North Dakota is the only state with a state bank.  North Dakota is the only state with a budget surplus this year.

For those of us who do not live in North Dakota, why not create state banks?  Credit can be used to jumpstart infrastructure repairs and new technological ventures.  Profits can be used to close the state budget gaps.

If we had used the $700 billion [2008 TARP funds] to create a new financial institution, allowed it to lever 10 to 1, which is very modest compared to the 30 to 1 that we were doing, 10 to 1 would have generated $7 trillion of new lending capacity, far in excess of what our country needs. So the issue here is not about lending. It’s really about saving the bankers. And what we confused was saving the banks versus saving the bankers and their shareholders.
— Dennis Kucinich

Read a well-documented, insightful and inspiring piece by Ellen Brown in Yes Magazine.

23 February 2010

Ferocious music

State interference with an artist’s creative process generally doesn’t work either for the state or for the artist.  The Soviet Union was demanding movie music.  Prokofiev wanted to write complex and deeply moving masterpieces. 

In Prokofiev’s case, it worked out.  His greatest music is marvelously accessible, with universal appeal.

The Scythian Suite begins ferociously, fades, echoes, then gradually disappears.
Listen to the opening movement of the Scythian Suite
(Make sure your volume level isn’t turned too high.)

24 February 2010

“Faith and doubt belong together; they govern each other like inhaling and exhaling.”

Hermann Hesse, from The Glass Bead Game

25 February 2010

Borges and me

“I remember, too, the personal Big Bang I experienced when, on a tropical morning, probably rainy (one always remembers oneself reading while it’s raining), I first read that brief page from The Maker titled ‘Borges and Me’, in which Borges, for the first but not the last time, shows himself to be so definitively Borgesian and blurs the line between author and character and – at least so it seemed to me – also muddles the identity of the reader. Because if in it Borges confesses ‘I don’t know which of the two of us is writing this page,’ then how could one be sure that a spore of Borges wouldn’t detach itself from the paper and infect the reader and – a second ‘and me’ – that the reader wouldn’t suddenly also be Borges? The person to whom things happen or who writes them down or both? It doesn’t matter...
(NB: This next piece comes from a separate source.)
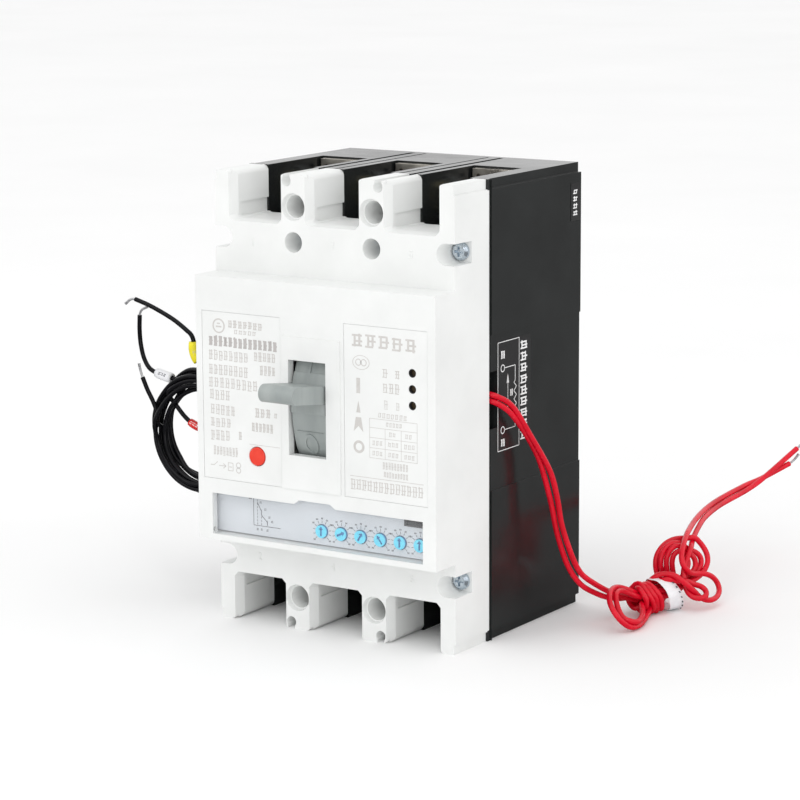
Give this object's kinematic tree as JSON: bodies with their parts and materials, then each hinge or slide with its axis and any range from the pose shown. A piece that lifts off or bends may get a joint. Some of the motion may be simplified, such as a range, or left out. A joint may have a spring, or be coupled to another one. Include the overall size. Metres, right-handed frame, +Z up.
{
  "type": "molded case circuit breaker",
  "caption": "Molded case circuit breaker: black base, white front cover with toggle handle, trip button, setting dials behind a clear window, screw terminals and free leads.",
  "frame": {"origin": "on the standing plane, under the middle of the case's width and half way between the handle's tip and the back plane", "axes": "+Z up, from the load end to the line end; -Y out of the front face; +X to the right seen from the front"},
  "size_m": [0.1969, 0.2202, 0.15],
  "materials": {
    "housing_black": "semi-gloss phenolic moulding",
    "cover_white": "satin white thermoplastic",
    "window_clear": "clear polycarbonate",
    "panel_grey": "satin printed panel",
    "dial_blue": "satin light blue",
    "handle_grey": "satin grey",
    "button_red": "satin signal red",
    "switch_black": "matt black",
    "board_green": "solder mask",
    "led_amber": "unlit light guide",
    "zinc": "bright zinc plate",
    "yellow_zinc": "yellow zinc plate",
    "steel": "bare steel",
    "tinned": "tin plate",
    "copper": "bare copper",
    "silver": "silver alloy",
    "fibre": "vulcanised fibre",
    "carrier_brown": "thermoset moulding",
    "bar_tan": "nylon",
    "coil_blue": "potted winding",
    "label_white": "printed film",
    "label_black": "printed film",
    "lead_red": "PVC insulation",
    "lead_black": "PVC insulation",
    "tie_white": "film wrap",
    "marker_yellow": "PVC sleeve"
  },
  "bodies": {
    "case": {"base_housing": "housing_black", "front_cover": "cover_white", "dial_plate": "panel_grey", "rotary_switch_bodies": "switch_black", "trip_unit_board": "board_green", "trip_unit_housing": "switch_black", "test_port": "switch_black", "status_leds": "led_amber", "trip_button_spring": "steel", "flux_actuator": "steel", "current_transformers": "coil_blue", "mechanism_frame": "yellow_zinc", "mechanism_pins": "steel", "cradle": "steel", "fixed_contact_tips": "silver", "line_conductors": "tinned", "load_conductors": "tinned", "flexible_braids": "copper", "arc_chute_plates": "zinc", "arc_chute_sides": "fibre", "terminal_nuts": "zinc", "terminal_screws": "zinc", "terminal_washers": "zinc", "corner_screws": "zinc", "centre_screws": "zinc", "shunt_coil": "switch_black", "rating_plate": "label_white", "symbol_plate": "label_white", "side_labels": "label_black", "red_lead_1": "lead_red", "red_lead_2": "lead_red", "red_hank": "lead_red", "hank_tie": "tie_white", "black_leads": "lead_black", "black_coil": "lead_black", "marker_tubes": "marker_yellow", "bare_lead_ends": "tinned"},
    "window": {"window_cover": "window_clear"},
    "button": {"trip_button": "button_red"},
    "trip_shaft": {"trip_bar": "bar_tan"},
    "flux_rod": {"flux_plunger": "steel"},
    "shunt_rod": {"shunt_plunger": "steel"},
    "handle_assembly": {"handle": "handle_grey", "handle_yoke": "zinc", "main_springs": "steel"},
    "contact_carrier": {"crossbar": "carrier_brown", "contact_arms": "copper", "moving_contact_tips": "silver"},
    "upper_link_pair": {"upper_links": "steel"},
    "lower_link_pair": {"lower_links": "steel", "toggle_pin": "steel"},
    "dial_1_shaft": {"dial_1": "dial_blue"},
    "dial_2_shaft": {"dial_2": "dial_blue"},
    "dial_3_shaft": {"dial_3": "dial_blue"},
    "dial_4_shaft": {"dial_4": "dial_blue"},
    "dial_5_shaft": {"dial_5": "dial_blue"},
    "dial_6_shaft": {"dial_6": "dial_blue"}
  },
  "joints": [
    {"name": "handle_throw", "type": "hinge", "parent": "case", "child": "handle_assembly", "pos_m": [-0.0021, 0, 0.0768], "axis": [-1, 0, 0], "range_deg": [-25.5, 9.5], "deforming": ["main_springs"]},
    {"name": "contact_swing", "type": "hinge", "parent": "case", "child": "contact_carrier", "pos_m": [0, 0.028, 0.062], "axis": [-1, 0, 0], "range_deg": [-18.5, 6.85]},
    {"name": "upper_link_swing", "type": "hinge", "parent": "case", "child": "upper_link_pair", "pos_m": [0, -0.007, 0.09], "axis": [-1, 0, 0], "range_deg": [-6.4, 16.8]},
    {"name": "toggle_bend", "type": "hinge", "parent": "upper_link_pair", "child": "lower_link_pair", "pos_m": [0, 0.00525, 0.07547], "axis": [-1, 0, 0], "range_deg": [-21.2, 8]},
    {"name": "trip_button_press", "type": "slide", "parent": "case", "child": "button", "axis": [0, 1, 0], "range_m": [0, 0.0025], "stiffness_N_per_m": 150, "springref_m": -0.002, "deforming": ["trip_button_spring"]},
    {"name": "trip_bar_turn", "type": "hinge", "parent": "case", "child": "trip_shaft", "pos_m": [0, 0.008, 0.04], "axis": [-1, 0, 0], "range_deg": [0, 8]},
    {"name": "flux_plunger_strike", "type": "slide", "parent": "case", "child": "flux_rod", "axis": [0, 1, 0], "range_m": [0, 0.003], "stiffness_N_per_m": 60, "springref_m": -0.002},
    {"name": "shunt_plunger_strike", "type": "slide", "parent": "case", "child": "shunt_rod", "axis": [0, 1, 0], "range_m": [0, 0.003], "stiffness_N_per_m": 60, "springref_m": -0.002},
    {"name": "window_open", "type": "hinge", "parent": "case", "child": "window", "pos_m": [0, -0.0349, 0.0328], "axis": [1, 0, 0], "range_deg": [0, 100]},
    {"name": "dial_1_turn", "type": "hinge", "parent": "case", "child": "dial_1_shaft", "pos_m": [0.0002, -0.032, 0.0364], "axis": [0, 1, 0], "range_deg": [-135, 135]},
    {"name": "dial_2_turn", "type": "hinge", "parent": "case", "child": "dial_2_shaft", "pos_m": [0.0077, -0.032, 0.0364], "axis": [0, 1, 0], "range_deg": [-200, 70]},
    {"name": "dial_3_turn", "type": "hinge", "parent": "case", "child": "dial_3_shaft", "pos_m": [0.0152, -0.032, 0.0364], "axis": [0, 1, 0], "range_deg": [-167, 103]},
    {"name": "dial_4_turn", "type": "hinge", "parent": "case", "child": "dial_4_shaft", "pos_m": [0.0227, -0.032, 0.0364], "axis": [0, 1, 0], "range_deg": [-100, 170]},
    {"name": "dial_5_turn", "type": "hinge", "parent": "case", "child": "dial_5_shaft", "pos_m": [0.0302, -0.032, 0.0364], "axis": [0, 1, 0], "range_deg": [-135, 135]},
    {"name": "dial_6_turn", "type": "hinge", "parent": "case", "child": "dial_6_shaft", "pos_m": [0.0377, -0.032, 0.0364], "axis": [0, 1, 0], "range_deg": [-135, 135]}
  ],
  "couplings": [
    {"joint": "contact_swing", "follows": "handle_throw", "ratio": 0.7158},
    {"joint": "upper_link_swing", "follows": "handle_throw", "ratio": -0.643},
    {"joint": "toggle_bend", "follows": "handle_throw", "ratio": 0.817},
    {"joint": "trip_bar_turn", "follows": "trip_button_press", "rad_per_m": 52}
  ]
}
“The wall that houses the genius of a librarian, blind and polymorphic and perverse, who recommends so many things all at once and who’s convinced that salvation and paradise will always live inside a book. Inside a book that contains the whole universe.”

— from a Granta essay by Rodrigo Fresán, tr Natasha Wimmer

Eager, curious, casual, with no other law than fulfillment and the immediate indifference that ensues, he walked the varied earth and saw, on one seashore or another, the cities of men and their palaces.

26 February 2010

I have never been able to analyse the qualities that the audience contributes to a performance. The most important, I think, are sympathy, open-mindedness, expectancy, faith, and a certain support to your effort. I know that my career could not have been what it is without all these things, which have come from many people. The knowledge of the feelings other people have expended on me has kept me going when times were hard. That knowledge has been a responsibility, a challenge, and an inspiration. It has been the path to development and growth. The faith and confidence of others in me have been like shining, guiding stars.

Marian Anderson, born this day in 1897, did for classical music what Jackie Robinson did for baseball.  To get where she got, she had to be not just ‘as good as’ the most successful white sopranos — she had to be above criticism, in two senses of the phrase. Her performance had to be impeccably flawless, (especially in diction, in 4 different languages).  and she also had to be gracious in the face of insult and abuse.

Listen to Marian Anderson sing the aria ‘He shall Feed his Flock’ from Handel’s Messiah (at half speed).

Fear is a disease that eats away at logic and makes man inhuman.

27 February 2010

Scientist and mystic

The deepest way to experience Mystery is not to ogle or swoon but to engage the full power of the focused intellect and drill to Mystery's core.